Analysts and fund managers believe Group 3G, which has already spent 8.4 billion euros on a German UMTS licence, will struggle to build a profitable business without linking up with rivals -- especially as debt-strapped parent Sonera has called for more German partners to help share costs.
Sonera, whose stock has plunged more than 80 percent over the last year, is battling the same investor scepticism over the huge financial commitments to third-generation mobile networks that is plaguing its European telecoms rivals.
Compounding investor concerns, Japanese mobile customers -- who lead the world in mobile Internet use -- are far from satisfied with the service. Market research group Japan Gartner Group said on Friday half of those in their 20s and 30s were unhappy with the content and ease of use offered by their phone.
KPN TALKS?
Folgmann, whose company pulled a news conference at CeBIT because there was "no news", declined to comment on speculation that Telefonica and Dutch rival KPN Telecom (KPN.AMS) -- whose merger attempt was aborted last year -- were already in talks.
But partly because of the cost of German mobile expansion -- given the country's sheer geographic size and the spectacular 50.8 billion euros paid for six UMTS licences last year -- the talk at CeBIT this year centres on cooperation to cut costs.
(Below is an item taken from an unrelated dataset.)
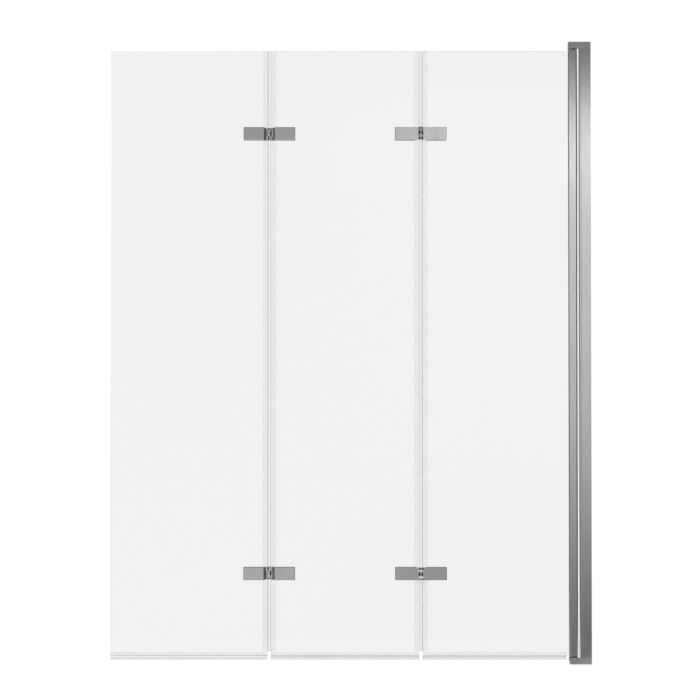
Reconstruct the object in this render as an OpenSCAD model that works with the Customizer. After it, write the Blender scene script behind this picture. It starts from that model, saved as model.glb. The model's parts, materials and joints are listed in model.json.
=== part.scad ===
// Folding bath screen: three frameless glass panels that fold on each other and swing on a wall
// profile. The wall is at x = 0 and the screen runs towards -x. The middle of the glass is at y = 0,
// with the room at -y and the bath at +y. The foot of the wall profile is at z = 0.

/* [Overall size] */
// Height of the wall profile with its end caps
overall_h = 1400; // [1300:10:1500]
// Distance from the wall to the free edge of the outer panel
overall_w = 1080; // [1050:5:1110]
// Distance from the wall to the fold between the inner and the middle panel
inner_fold_reach = 382.5; // [380:0.5:386]
// Distance between the two folds
fold_pitch = 341; // [339:0.5:343]

/* [Glass] */
// Thickness of the glass
glass_t = 6; // [5:0.5:6]
// Gap between two panes at a fold
fold_gap = 7; // [6:0.5:8]
// Height of the lower edge of the glass above the foot of the wall profile
glass_foot = 20; // [20:1:24]
// Distance from the upper edge of the glass to the top of the wall profile
glass_drop = 20; // [19:1:26]
// Bevel on the polished edges of the glass
glass_bevel = 0.6; // [0.3:0.1:1]

/* [Wall profile] */
// Width of the post that covers the wall channel
post_w = 27; // [26:1:32]
// Depth of the post and of the end caps
post_d = 20; // [19:0.5:20]
// Wall thickness of the post and of the wall channel
post_wall = 1.6; // [1.4:0.1:1.8]
// Height of the top pivot cap
top_cap_h = 14.5; // [13:0.5:16]
// Height of the bottom pivot cap
bottom_cap_h = 15.5; // [14:0.5:16]
// Distance from the pivot to the end of the cap's arm
cap_arm = 13.5; // [13:0.5:14]
// Depth of the wall channel
channel_d = 18; // [16:0.5:19]

/* [Pivot profile] */
// Width of the pivot profile
profile_w = 19; // [18:0.5:20]
// Depth of the pivot profile
profile_d = 16; // [15.5:0.5:17]
// Distance from the post to the pivot's axis
pivot_reach = 10.5; // [10.5:0.5:12]
// Radius of the pivot pins
pivot_pin_r = 2.5; // [2:0.1:2.6]

/* [Fold hinges] */
// Height of a hinge
hinge_h = 29; // [28:1:36]
// Distance from the fold to the far end of a plate
hinge_reach = 58; // [54:1:66]
// Distance from the foot of the glass to the middle of the lower hinges
lower_inset = 183; // [120:1:260]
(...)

Viag Interkom, the number four player owned by embattled British Telecommunications Plc (BT^A.LON), has already said it would open up its network to its rivals -- at the right price and if they had a "sufficiently large" customer base of their own.
Folgmann said he was not restricted by German regulators from bringing to market so-called 2.5 generation GPRS services, which are billed to offer faster, "always on" mobile Internet services, despite only owning a third-generation licence.
New GPRS phones, which top equipment suppliers such as Nokia (NOK1V.HEL), Ericsson (LME-B.STO) and Motorola (MOT) are unveiling, allow customers to use mobiles to browse the Web, check news, send e-mail and place orders for anything from pizzas to flight tickets.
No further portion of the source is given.